**Written request:** Search the data below for "from"; list each line that holds it.

**Raw data:**
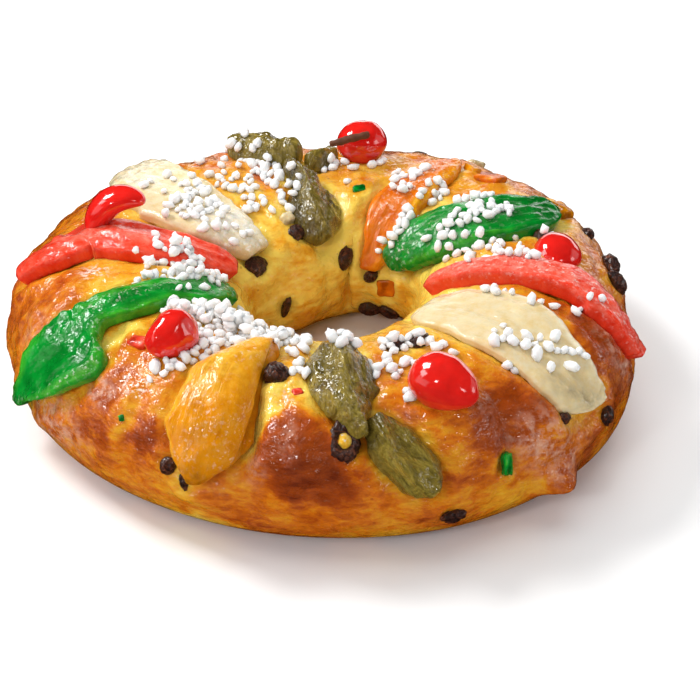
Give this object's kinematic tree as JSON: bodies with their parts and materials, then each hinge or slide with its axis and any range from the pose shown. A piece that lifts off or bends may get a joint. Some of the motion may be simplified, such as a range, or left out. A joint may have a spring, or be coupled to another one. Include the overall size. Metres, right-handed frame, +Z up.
{
  "type": "roscon de reyes",
  "caption": "Baked ring of sweet dough topped with candied fruit slabs, glace cherries, raisins and pearl sugar, resting on its flat underside.",
  "frame": {"origin": "on the resting surface, under the middle of the whole ring's bounding box", "axes": "+Z up out of the crown, -Y towards the front with the orange segment, +X to the right seen from the front"},
  "size_m": [0.2369, 0.2338, 0.075],
  "materials": {
    "crust": "egg-washed golden brown crust",
    "candied_red": "glossy translucent candied fruit",
    "candied_green": "glossy translucent candied fruit",
    "candied_melon": "waxy pale candied fruit",
    "candied_orange": "glossy translucent candied peel",
    "candied_amber": "glossy translucent candied orange",
    "candied_fig": "wet olive-brown candied fruit",
    "cherry": "very glossy syrup-soaked cherry",
    "raisin": "wrinkled, slightly sticky",
    "stalk": "dry brown"
  },
  "bodies": {
    "root": {"dough": "crust", "strip_red_left": "candied_red", "strip_red_right": "candied_red", "strip_green_left": "candied_green", "strip_green_right": "candied_green", "strip_cream_back": "candied_melon", "strip_cream_right": "candied_melon", "strip_orange_back": "candied_orange", "orange_segment": "candied_amber", "fig_front_upper": "candied_fig", "fig_front_lower": "candied_fig", "fig_back_left": "candied_fig", "fig_back_right": "candied_fig", "fig_back_lower": "candied_fig", "cherry_front_right": "cherry", "cherry_front_left": "cherry", "cherry_back_left": "cherry", "cherry_back": "cherry", "cherry_right": "cherry", "dice_green_front": "candied_green", "dice_green_back": "candied_green", "dice_red_left": "candied_red", "dice_melon_back": "candied_melon", "dice_melon_far": "candied_melon", "dice_amber_far": "candied_amber", "dice_amber_right": "candied_amber", "dice_orange_far": "candied_orange", "dice_orange_inner": "candied_orange", "raisin_01": "raisin", "raisin_02": "raisin", "raisin_03": "raisin", "raisin_04": "raisin", "raisin_05": "raisin", "raisin_06": "raisin", "raisin_07": "raisin", "raisin_08": "raisin", "raisin_09": "raisin", "raisin_10": "raisin", "raisin_11": "raisin", "raisin_12": "raisin", "raisin_13": "raisin", "raisin_14": "raisin", "raisin_15": "raisin", "raisin_16": "raisin", "raisin_17": "raisin", "raisin_18": "raisin", "dried_fruit_ring": "raisin", "dried_fruit_centre": "candied_amber", "stalk": "stalk"}
  },
  "joints": []
}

**Answer to the exercise:**
Give this object's kinematic tree as JSON: bodies with their parts and materials, then each hinge or slide with its axis and any range from the pose shown. A piece that lifts off or bends may get a joint. Some of the motion may be simplified, such as a range, or left out. A joint may have a spring, or be coupled to another one. Include the overall size. Metres, right-handed frame, +Z up.
  "frame": {"origin": "on the resting surface, under the middle of the whole ring's bounding box", "axes": "+Z up out of the crown, -Y towards the front with the orange segment, +X to the right seen from the front"},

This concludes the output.